The club was founded as a baseball club in 1885 in downtown Oakland. The club's focus was on developing physical fitness for its members in its gymnasium, including sports such as boxing and fencing.

Football teams representing the club competed with other west coast athletic clubs, including the Olympic Club of San Francisco and the Multnomah Athletic Club of Portland, Oregon, and also played college teams, most commonly those of Stanford and California.

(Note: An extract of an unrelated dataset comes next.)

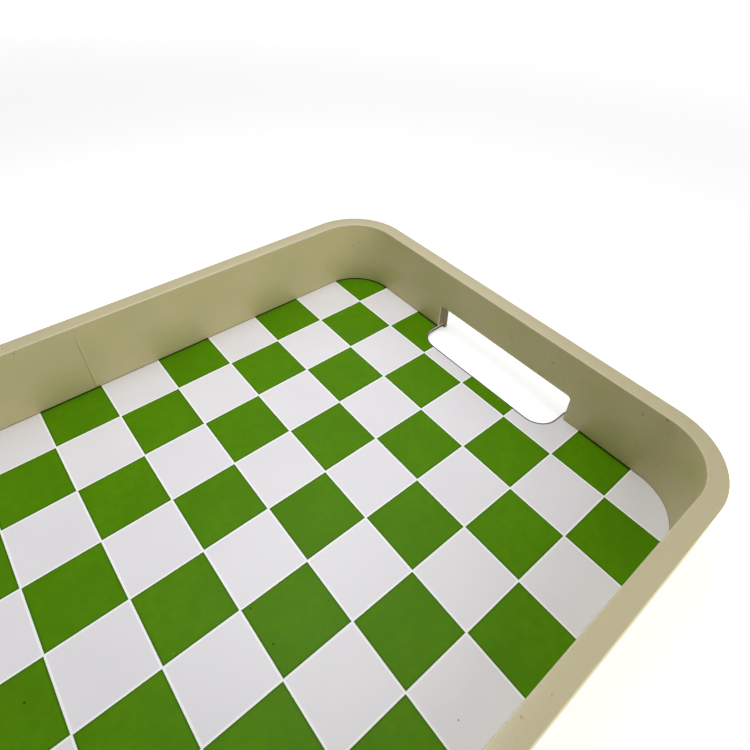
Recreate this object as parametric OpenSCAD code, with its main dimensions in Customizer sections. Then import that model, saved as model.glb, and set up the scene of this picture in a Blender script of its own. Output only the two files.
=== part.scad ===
// Serving tray: a painted bentwood frame, made of two U-shaped halves, around a
// printed panel that sits in a rebate under the walls.  Each end wall has a hand
// slot that is open below and meets a notch in the panel.
// Origin: centre of the base ring, on the surface that the tray stands on.
// +X runs along the tray, towards the right end, and +Z is up.

/* [Tray] */
// Outside length, along X
tray_l = 406; // [340:1:480]
// Outside width, along Y
tray_w = 280; // [240:1:340]
// Overall height
tray_h = 50; // [40:1:70]
// Outside radius of the bent corners
corner_r = 37; // [26:1:45]

/* [Wall] */
// Thickness of the wall
wall_t = 9; // [8:0.5:12]
// Radius on the two edges of the rim
rim_r = 1; // [0.5:0.1:2]

/* [Rebate] */
// Width of the rebate, from the wall's inside face outwards
rebate_w = 6; // [5:0.25:6.5]
// Height of the rebate, from the base upwards
rebate_h = 5; // [4:0.25:8]

/* [Hand slots] */
// Length of each slot, along the end wall
slot_l = 102; // [80:1:110]
// Distance of the slots from the middle of the end walls, along Y
slot_dy = -3; // [-6:0.5:6]
// Height of the slot's top edge above the base
slot_h = 22.5; // [18:0.5:26]
// Radius of the slot's two top corners
slot_r = 2; // [1:0.5:6]

/* [Panel notches] */
// Length of the notch in the panel at each slot, along the end wall
notch_l = 100; // [80:1:108]
// Distance of the notches from the middle of the end walls, along Y
notch_dy = -1.5; // [-6:0.5:6]
// How far a notch reaches in from the wall's inside face
notch_reach = 16; // [14:0.5:24]
// Radius of a notch's two corners
notch_r = 12; // [4:0.5:14]

/* [Panel] */
// Thickness of the whole panel
panel_t = 3; // [2.6:0.1:4]
// Gap between the panel's edge and the rebate's wall
panel_gap = 0.5; // [0.2:0.1:1]
// Thickness of the white face sheet
face_t = 1.3; // [0.8:0.1:1.6]
// Thickness of the dark backing sheet
backing_t = 0.2; // [0.1:0.05:0.4]
// Thickness of the printed squares
print_t = 0.1; // [0.05:0.01:0.15]

/* [Printed squares] */
// Pitch of the squares
square_pitch = 33.2; // [25:0.1:40]
// White line left between squares
line_w = 0.6; // [0.4:0.1:1.5]
// Number of columns, along X
columns = 12; // [8:1:16]
// Number of rows, along Y
rows = 8; // [6:1:12]
// Distance of the pattern from the tray's centre, along X
pattern_dx = 2.9; // [-5:0.1:5]
// Distance of the pattern from the tray's centre, along Y
pattern_dy = 1.8; // [-5:0.1:5]

/* [Fasteners] */
// Diameter of a seam dowel
dowel_d = 5; // [4:0.5:6]
// Length of a seam dowel
dowel_l = 30; // [20:1:40]
// Width across a staple's crown
crown_w = 6; // [5:0.5:8]
// Length of a staple's legs
leg_l = 12; // [9:0.5:15]
// Width of the staple wire
wire_w = 1.2; // [0.9:0.1:1.4]
// Thickness of the staple wire
wire_t = 0.6; // [0.5:0.05:0.8]

/* [Hidden] */
$fn = 96;
eps = 0.01;
through = 1;

sage = [0.68, 0.65, 0.50];
white = [0.93, 0.93, 0.94];
green = [0.30, 0.52, 0.04];
hardboard = [0.24, 0.17, 0.12];
backing = [0.12, 0.10, 0.09];
beech = [0.80, 0.66, 0.46];
steel = [0.72, 0.72, 0.74];

inside_l = tray_l - 2 * wall_t;
inside_w = tray_w - 2 * wall_t;
inside_r = corner_r - wall_t;
arm_l = tray_l / 2 - corner_r;
end_l = tray_w - 2 * corner_r;
seam_y = (tray_w - wall_t) / 2;
dowel_z = [for (part = [1, 3]) rebate_h + (tray_h - rebate_h) * part / 4];

panel_edge = rebate_w - panel_gap;
panel_z = rebate_h - panel_t;
board_z = panel_z + backing_t;
board_t = panel_t - backing_t - face_t - print_t;
staple_inset = panel_edge / 2;
staple_x = [for (part = [1, 2.5]) arm_l * part / 3];
staple_y = [for (side = [-1, 1]) (side * (end_l + slot_l) / 2 + slot_dy) / 2];

// ---- shapes that repeat ----

// Rounded rectangle centred on the origin
module rounded_rect(l, w, r) {
    square([l - 2 * r, w], center = true);
    square([l, w - 2 * r], center = true);
    for (x = [-1, 1], y = [-1, 1])
        translate([x * (l / 2 - r), y * (w / 2 - r)]) circle(r);
}

// Section of the wall: outside face at x = 0, inside face at x = -wall_t
module wall_section() {
    translate([-wall_t, 0]) difference() {
        union() {
            square([wall_t, tray_h - rim_r]);
            translate([rim_r, 0]) square([wall_t - 2 * rim_r, tray_h]);
            for (x = [rim_r, wall_t - rim_r])
                translate([x, tray_h - rim_r]) circle(rim_r, $fn = 48);
        }
        translate([-eps, -eps]) square([rebate_w + eps, rebate_h + eps]);
    }
}

// Straight stretch of wall along Y, centred on the origin, outside face towards +X
module straight_wall(length) {
    translate([0, length / 2, 0]) rotate([90, 0, 0]) linear_extrude(length) wall_section();
}

// U-shaped half of the frame, open towards -X, before anything is cut in it
module bent_half() {
    translate([tray_l / 2, 0, 0]) straight_wall(end_l);
    for (side = [0, 1]) mirror([0, side, 0]) {
        translate([arm_l, end_l / 2, 0])
            rotate_extrude(angle = 90) translate([corner_r, 0]) wall_section();
        translate([arm_l / 2, tray_w / 2, 0]) rotate([0, 0, 90]) straight_wall(arm_l);
    }
}

// Cutter for the slot in the right end wall: open below, round at its top corners
module wall_slot() {
    translate([inside_l / 2 - through, slot_dy, 0]) rotate([90, 0, 90])
        linear_extrude(wall_t + 2 * through) {
            translate([-slot_l / 2, -through]) square([slot_l, slot_h - slot_r + through]);
            translate([-slot_l / 2 + slot_r, 0]) square([slot_l - 2 * slot_r, slot_h]);
            for (y = [-1, 1])
                translate([y * (slot_l / 2 - slot_r), slot_h - slot_r]) circle(slot_r);
        }
}

// Outline of the notch in the panel's right end, drawn as far again past the panel's edge
module panel_notch() {
    cut_l = 2 * (notch_reach + rebate_w + through);
    translate([inside_l / 2 - notch_reach + cut_l / 2, notch_dy])
        rounded_rect(cut_l, notch_l, notch_r);
}

// Outline of the panel and of every sheet in it
module panel_outline() {
    difference() {
        rounded_rect(inside_l + 2 * panel_edge, inside_w + 2 * panel_edge,
                     inside_r + panel_edge);
        for (end = [0, 1]) mirror([end, 0]) panel_notch();
    }
}

// One sheet of the panel, with the staples' holes
module panel_layer(z, thickness) {
    difference() {
        translate([0, 0, z]) linear_extrude(thickness) panel_outline();
        staples();
    }
}

// Two dowels across each seam of the frame
module dowels() {
    for (side = [-1, 1], z = dowel_z)
        translate([-dowel_l / 2, side * seam_y, z]) rotate([0, 90, 0])
            cylinder(d = dowel_d, h = dowel_l, $fn = 48);
}

// Staple driven upwards, its crown along X and flush with the panel's underside
module staple() {
    translate([-crown_w / 2, -wire_w / 2, 0]) cube([crown_w, wire_w, wire_t]);
    for (x = [-crown_w / 2, crown_w / 2 - wire_t])
        translate([x, -wire_w / 2, 0]) cube([wire_t, wire_w, leg_l]);
}

// Four staples along each long side and one at either end of each hand slot
module staples() {
    translate([0, 0, panel_z]) for (end = [-1, 1]) {
        for (side = [-1, 1], x = staple_x)
            translate([end * x, side * (inside_w / 2 + staple_inset), 0]) staple();
        for (y = staple_y)
            translate([end * (inside_l / 2 + staple_inset), y, 0]) rotate([0, 0, 90]) staple();
    }
}

// Left edge of column i and lower edge of row j; the outermost squares run off the panel
function column_x(i) = i <= 0 ? -tray_l / 2 : i >= columns ? tray_l / 2
    : (i - columns / 2) * square_pitch + pattern_dx;
function row_y(j) = j <= 0 ? -tray_w / 2 : j >= rows ? tray_w / 2
    : (j - rows / 2) * square_pitch + pattern_dy;

// ---- the pieces ----

module frame_half_right() {
    color(sage) difference() {
        bent_half();
        wall_slot();
        dowels();
        staples();
    }
}

module frame_half_left() {
    color(sage) mirror([1, 0, 0]) frame_half_right();
}

module seam_dowels() {
    color(beech) dowels();
}

module floor_board() {
    color(hardboard) panel_layer(board_z, board_t);
}

module face_sheet() {
    color(white) panel_layer(board_z + board_t, face_t);
}

module printed_squares() {
    color(green) intersection() {
        panel_layer(rebate_h - print_t, print_t);
        for (i = [0 : columns - 1], j = [0 : rows - 1]) if ((i + j) % 2 == 0)
            translate([column_x(i) + line_w / 2, row_y(j) + line_w / 2, 0])
                cube([column_x(i + 1) - column_x(i) - line_w,
                      row_y(j + 1) - row_y(j) - line_w, tray_h]);
    }
}

module backing_sheet() {
    color(backing) panel_layer(panel_z, backing_t);
}

module panel_staples() {
    color(steel) staples();
}

frame_half_right();
frame_half_left();
seam_dowels();
floor_board();
face_sheet();
printed_squares();
backing_sheet();
panel_staples();
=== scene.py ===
"""Looks of a painted wooden serving tray with a chequered panel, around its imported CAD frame.

Everything is in metres in the row's frame: +X towards the right end, +Z up, the tray standing on z = 0.
The panel's sheets and squares, its core and the dowels are the CAD solids with materials.  The bent
frame halves and the staples are rebuilt here with softened edges, and the glued seams get their filler.
"""
import math

import bmesh
import bpy
from mathutils import Euler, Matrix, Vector, noise


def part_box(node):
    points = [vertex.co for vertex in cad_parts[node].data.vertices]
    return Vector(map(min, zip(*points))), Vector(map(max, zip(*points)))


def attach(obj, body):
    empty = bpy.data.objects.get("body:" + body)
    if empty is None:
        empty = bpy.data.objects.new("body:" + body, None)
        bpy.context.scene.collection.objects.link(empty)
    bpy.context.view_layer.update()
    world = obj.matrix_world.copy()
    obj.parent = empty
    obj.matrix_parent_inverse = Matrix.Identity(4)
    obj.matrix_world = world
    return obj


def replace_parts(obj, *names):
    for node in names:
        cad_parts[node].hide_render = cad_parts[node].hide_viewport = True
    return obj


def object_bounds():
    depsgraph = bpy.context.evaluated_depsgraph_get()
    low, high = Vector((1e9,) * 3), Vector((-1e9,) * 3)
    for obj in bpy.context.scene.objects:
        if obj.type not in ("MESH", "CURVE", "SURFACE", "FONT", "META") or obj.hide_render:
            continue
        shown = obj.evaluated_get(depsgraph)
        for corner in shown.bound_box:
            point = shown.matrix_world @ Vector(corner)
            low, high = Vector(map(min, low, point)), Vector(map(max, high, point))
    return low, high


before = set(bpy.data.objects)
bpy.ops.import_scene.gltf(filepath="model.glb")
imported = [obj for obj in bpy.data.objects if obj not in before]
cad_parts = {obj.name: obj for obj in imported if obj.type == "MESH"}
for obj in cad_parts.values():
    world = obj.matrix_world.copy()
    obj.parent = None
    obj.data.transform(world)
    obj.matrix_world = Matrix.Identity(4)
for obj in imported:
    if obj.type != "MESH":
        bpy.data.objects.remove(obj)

CAD_LOW, CAD_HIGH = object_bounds()
MM = 0.001

# ---- sizes: from the frame where it gives them, otherwise the CAD source's ----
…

The club was one of several in the Bay Area that trained young boxers, and the club staged regular boxing events at its facilities. In 1905, the club organized and sponsored an outdoor track and field meet. In addition to sports, club members played billiards and card games and hosted social events to which women were also invited.

==Growth==
The club moved several times to various locations around Oakland as it grew. The club was incorporated in 1892 with a membership of 300, and by 1893, had 350 members and held a gala affair as it moved into a three-story building at the corner of San Pablo Avenue and 17th Street. The club remained in this facility into the first decade of the 20th century, but after the 1906 San Francisco earthquake was forced to relocate to accommodate San Francisco businesses that moved to Oakland when their buildings were destroyed. The new location was renovated in early 1907, but by the summer of 1907, the club had moved again near the Piedmont Baths.

==Demise and legacy==
By 1910, the club had moved several more times but was apparently facing financial difficulties; in August 1910, a contractor sued the members for $2,300 owed to him. With no money in the treasury, the club declared bankruptcy and dissolved the organization.

The building at 17th and San Pablo in which the club was at its peak was converted to the Reliance Theater in 1916. The theater was later known as the American Theater and finally the Esquire Theater. The building was demolished in the 1950s to make way for a Mel's Drive-In.